Een misschien nog wel interessanter boek om naast deze aflevering te houden is evenwel de terugblik die zijn advocate Ellen Pasman schreef, ‘Oud Zeer’ (Bert Bakker, Amsterdam 2002). Zij speelde vanaf eind 1995 een steeds grotere rol in het proces-Oltmans, en van de drie raadslieden die de journalist bijstonden kon zij overduidelijk het best met hun vaak lastige cliënt opschieten – vooral omdat zij diens gedrevenheid en verontwaardiging tot op grote hoogte deelde.
Waar Pasman uit courtoisie bepaalde zaken – bijvoorbeeld over de lang niet altijd even hartelijke verhoudingen tussen de advocaten onderling, alsook de stekelige correspondenties met het kantoor van de Landsadvocaat – niet in haar boek kon vermelden, citeert Oltmans zonder enige terughoudendheid uit gesprekken en brieven, die soms een ontluisterende kijk op het juridisch metier geven.
Het is weinig verbazingwekkend dat Oltmans’ gevecht tegen de Staat ook in dit deel centraal staat, en in de bijna 270 pagina’s aan bijlagen bevindt zich vrijwel het gehele procesdossier uit deze periode. Vooral de getuigenverklaringen zijn interessante kost, vooral omdat stukje bij beetje duidelijk wordt dat de vaak als querulant weggezette journalist geen spoken zag wanneer hij beweerde decennialang tegengewerkt te zijn in zijn beroep. Zo onderschreef voormalig first lady Ria Lubbers – die overigens maar met moeite naar de rechtszaal te krijgen was – bijna woordelijk Oltmans’ lezing van een incident dat twee jaar eerder had plaatsgevonden op een receptie in Jakarta, waarbij de Nederlandse ambassadeur ‘de grijze duif’ (Oltmans) vanuit het niets was aangevlogen.
Van belang was verder de getuigenis van oud-minister Chris van der Klaauw, die verklaarde dat hij in 1980 nog een missive had doen uitgaan waarin stond dat Oltmans als alle andere journalisten behandeld diende te worden. Die verklaring was zo opmerkelijk omdat de verdedigingslinie van de Staat er tot dan toe op neerkwam dat áls Oltmans al was dwarsgezeten, dit hooguit tot 1964 was gebeurd – en voor die periode beriep men zich op verjaring.
Indertijd trok vooral de zitting met Max van der Stoel veel media-aandacht, aangezien de eminence grise van de Buitlandlandpolitiek onparlementair van leer trok tegen Oltmans werd toen deze hem van ‘ingestudeerde leugens’ betichtte.

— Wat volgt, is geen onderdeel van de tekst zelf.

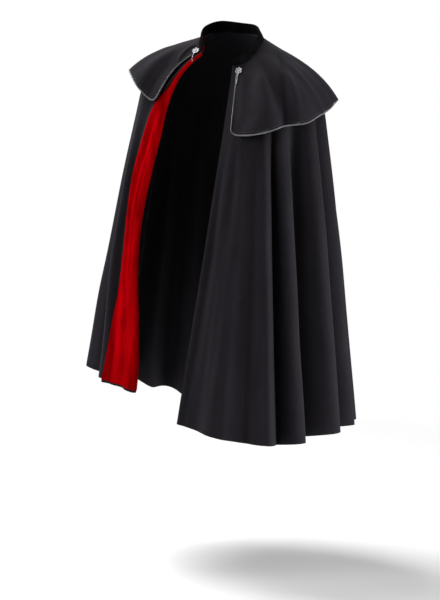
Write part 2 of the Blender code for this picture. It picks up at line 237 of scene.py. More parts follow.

Het vanuit menselijk oogpunt meest dramatische verhoor was echter dat van Henk Hofland, wiens jeugdvriendschap met Oltmans na een nooit helemaal opgehelderd incident in 1972 was omgeslagen in wederzijdse achterdocht. Hoewel zijn getuigenis van weinig belang was, leek het er even op dat de brouille tussen de twee bejaarde journalisten na bijna een kwart eeuw kon worden bijgelegd. Maar anders dan zijn proces tegen de Staat zou Oltmans’ vriendschap met Hofland definitief een verloren zaak blijken.